The Arabs, and Egypt in particular, are still responsible for their defeat. But they were not guilty of starting the war. The Egyptian leadership had sought to re-create the conditions existing in 1956. It mobilised Egyptian and Arab public opinion in an attempt to pressure Israel into peace. But this very mobilisation tied the Egyptian leadership's hands. The army marching through Cairo was, as far as the Egyptian public was concerned, a declaration of war for a just cause. At the same time, on the international political level, Egypt was working to prevent the war, or at any rate, the policy was to minimise the eventuality.
The mobilisation of public opinion, the expectations raised to impossible heights, were perhaps the most decisive factors in the sense of catastrophic defeat which followed the war. Yet it was this defeat that served as a catalyst for the revival of the Palestinian revolution, and the support which the Egyptian political leadership offered in the para-military activities taken over by the PLO in the aftermath of defeat.

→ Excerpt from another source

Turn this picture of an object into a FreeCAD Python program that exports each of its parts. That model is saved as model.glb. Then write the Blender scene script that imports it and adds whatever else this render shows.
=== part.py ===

Neither of the two wars, at any rate, succeeded in ending the Arab-Israeli conflict. The victory secured by Israel in 1967 unleashed new forces in Israel, aggressive and extreme bigotry and racism. It liberated religious Jews from restrictive secularist ideals, and allowed religious myths and ideology to gain ascendance once more. Waves of expansion and occupation failed to quench the Israelis' thirst for further expansion. The partial defeat, like the glorious victory, have added new issues to the conflict. On the other hand, neither the Camp David agreement nor Madrid, Oslo, or the post-Oslo accords have been able to end the Arab-Israeli conflict either. The struggle did not end with the partial defeat of 1967, nor with the victory of 1973. Similarly, it will not be ended by inequitable or one-sided agreements. The conflict can only be resolved by a comprehensive peace agreement.